Barra is a small, sleepy place, where the main activities revolve around beaches. A continuous arc of golden sand joins Barra with Melaque, running along the bay for some 8km – at Barra it’s known as Playa de Navidad, a fairly narrow and steep section that is often washed away during hurricanes (the last bad one was Hurricane Patricia in 2015).
If you have time, it’s worth taking a panga across the Laguna de Navidad to check out one of the bars or restaurants in the Grand Bay Hotel on the Isla Navidad, back in Colima state, or Colimilla, a small village a bit further along the lagoon. Colimilla is popular chiefly for its seafood restaurants, and as a base for the 2–3km walk over to the rough Pacific beach of Playa de los Cocos.
Bahía de Banderas
Puerto Vallarta lies at the centre of the Bahía de Banderas, prime beach territory easily explored via rental car, or with more time, public bus and water taxi. Indeed, for the more peaceful and scenic beaches further south – Playa Las Animas and Yelapa are the most appealing – a boat is the only means of access.

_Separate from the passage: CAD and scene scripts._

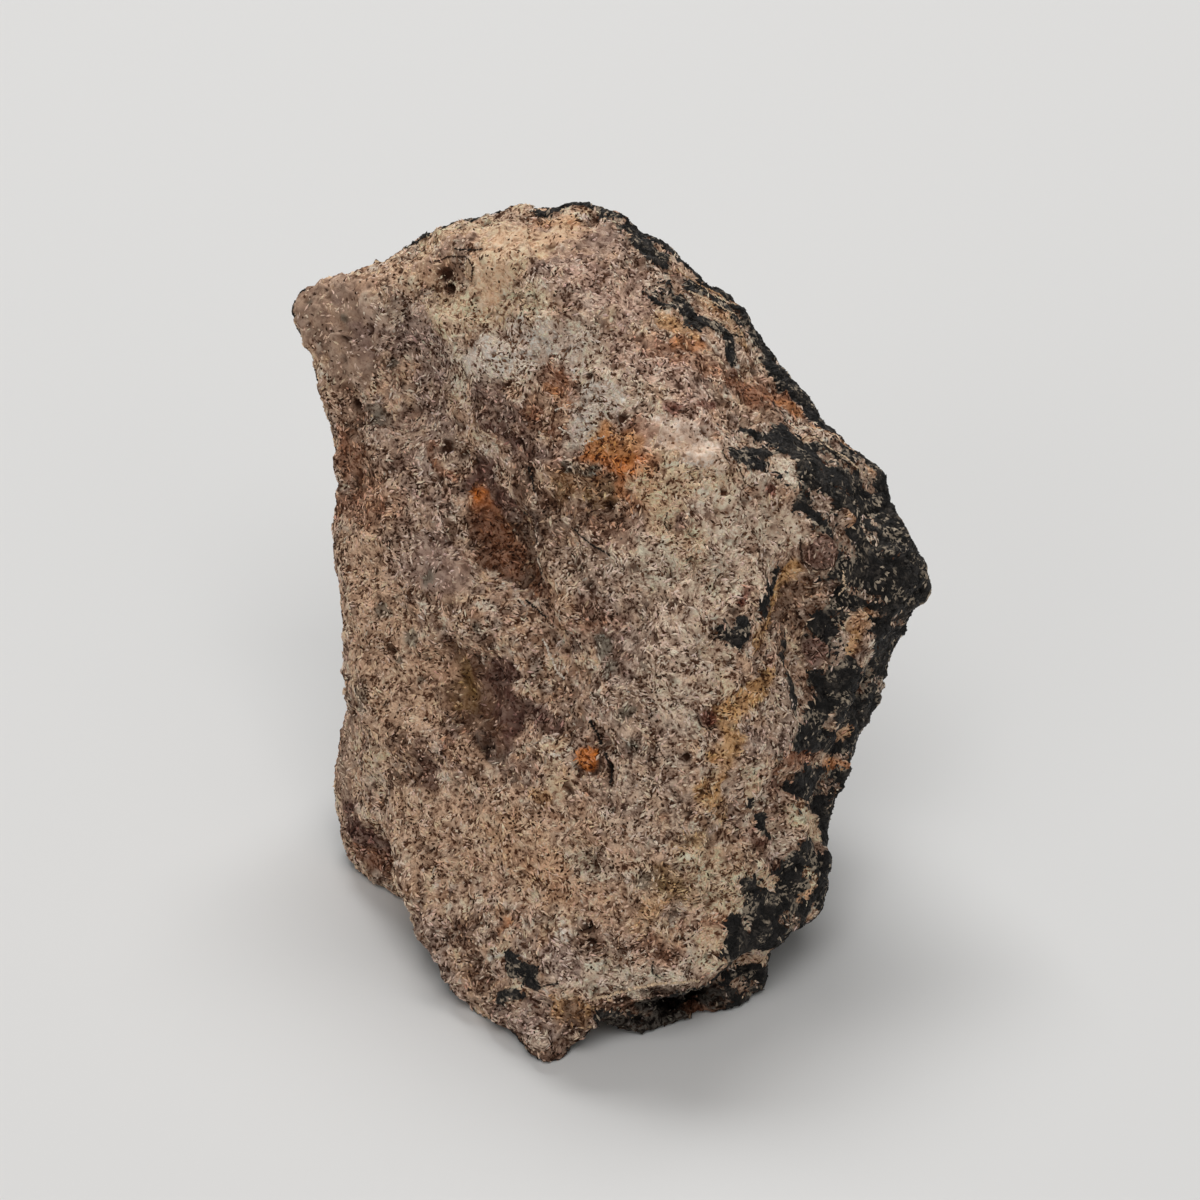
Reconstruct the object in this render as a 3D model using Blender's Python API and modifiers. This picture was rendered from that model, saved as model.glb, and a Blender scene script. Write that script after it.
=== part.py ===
"""A chondrite meteorite: one weathered stone that stands on a small flat spot.

Frame: +X to the right of the broken face, +Y away from it, +Z up. The origin is the middle of the
stone's footprint box, on the surface that it stands on. The numbers in the tables are millimetres,
and their own zero is a little off the origin: the finished stone is brought onto it at the end.
"""

import bmesh
import bpy
from mathutils import Vector, noise

MM = 0.001

# Corners of the rough block that the stone is worn down from.
BROKEN_FACE = {
    "brow": (5.9, -1.3, 31.2),
    "upper crest": (0.4, 5.3, 36.2),
    "crest end": (-5.2, 9.7, 38.0),
    "upper nose": (5.9, -5.9, 27.2),
    "middle nose": (4.2, -9.2, 22.8),
    "lower nose": (6.2, -12.1, 17.5),
    "belly": (3.4, -14.8, 12.4),
    "lip left": (-1.5, -17.0, 6.0),
    "lip middle": (2.0, -17.4, 5.6),
    "lip right": (7.0, -15.2, 5.2),
    "left chin": (-9.6, -12.0, 2.2),
    "left cheek": (-6.0, -6.5, 15.0),
    "left jaw": (-11.6, -8.4, 5.4),
}
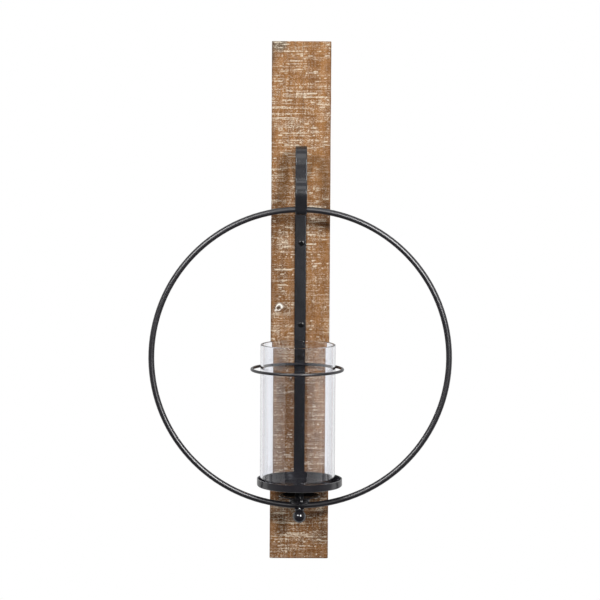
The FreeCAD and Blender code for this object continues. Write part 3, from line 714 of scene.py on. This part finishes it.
def surround():
    """A white surround, dark on the viewer's side and below. The camera sees it plain white."""
    world = bpy.data.worlds.new("studio")
    bpy.context.scene.world = world
    world.use_nodes = True
    tree = world.node_tree
    tree.nodes.clear()
    where = node(tree, "ShaderNodeTexCoord")
    apart = node(tree, "ShaderNodeSeparateXYZ", Vector=where.outputs["Generated"])
    depth, height = apart.outputs["Y"], apart.outputs["Z"]
    front = remap(tree, depth, -0.92, 0.1, 0.03, 0.6)
    front = times(tree, front, remap(tree, height, -0.5, -0.05, 0.1, 1.0))
    # Brightest just behind the sides, where it rims the ball, and dimmer straight behind.
    back = remap(tree, depth, 0.0, 0.2, 0.0, 1.3)
    back = times(tree, back, remap(tree, depth, 0.3, 0.6, 1.0, 0.53))
    behind = maths(tree, "GREATER_THAN", depth, 0.1)
    level = larger(tree, larger(tree, front, back), clear_view(tree, behind))
    ground = node(tree, "ShaderNodeBackground", Color=WHITE, Strength=level)
    output = node(tree, "ShaderNodeOutputWorld")
    tree.links.new(ground.outputs[0], output.inputs["Surface"])


def studio():
    """The surround and the lamps, each of which lights only its own kind of piece."""
    surround()
    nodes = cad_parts
    glass = [nodes["glass_cylinder"]]
    metal = [thing for name, thing in nodes.items() if name not in ("board", "glass_cylinder")]
    groups = {"wood": [bpy.data.objects["plank"]], "glass": glass, "metal": metal,
              "metal and glass": metal + glass}
    for *given, lights in LAMPS:
        softbox(*given, groups[lights])


def camera():
    """The camera in front of the sconce, a little above its middle."""
    pitch, yaw, roll = (math.radians(a) for a in (CAMERA_PITCH, CAMERA_YAW, CAMERA_ROLL))
    forward = Vector((math.sin(yaw) * math.cos(pitch), math.cos(yaw) * math.cos(pitch),
                      -math.sin(pitch)))
    level = Vector((math.cos(yaw), -math.sin(yaw), 0))
    upright = level.cross(forward)
    right = level * math.cos(roll) + upright * math.sin(roll)
    up = upright * math.cos(roll) - level * math.sin(roll)
    data = bpy.data.cameras.new("camera")
    data.sensor_width = CAMERA_SENSOR
    data.lens = CAMERA_LENS
    data.clip_start, data.clip_end = 0.1, 60
    made = bpy.data.objects.new("camera", data)
    bpy.context.scene.collection.objects.link(made)
    turn = Matrix((right, up, -forward)).transposed()
    made.matrix_world = Matrix.Translation(CAMERA_PLACE) @ turn.to_4x4()
    bpy.context.scene.camera = made


floor()
studio()
camera()
bpy.context.scene.view_settings.view_transform = "Standard"
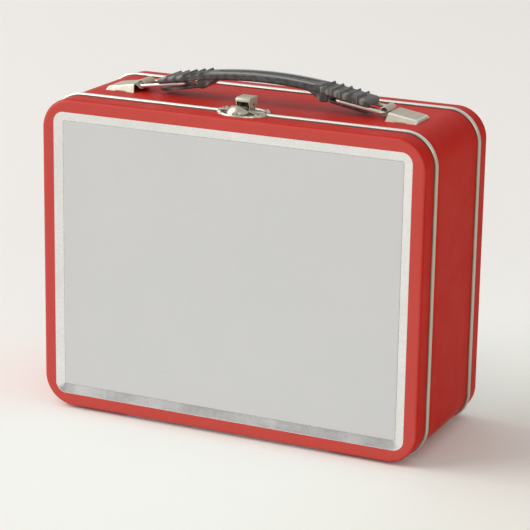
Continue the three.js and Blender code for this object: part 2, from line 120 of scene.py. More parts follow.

To the north, over the state line in Nayarit, the bay arcs out to Punta de Mita, some 30km away. A summer preserve for Guadalajarans and a winter retreat for motorhome vacationers from the north, these gorgeous beaches offer facilities in just a few spots – Nuevo Vallarta, Bucerías and Punta de Mita – leaving many kilometres of secluded sand for camping and some excellent surf breaks.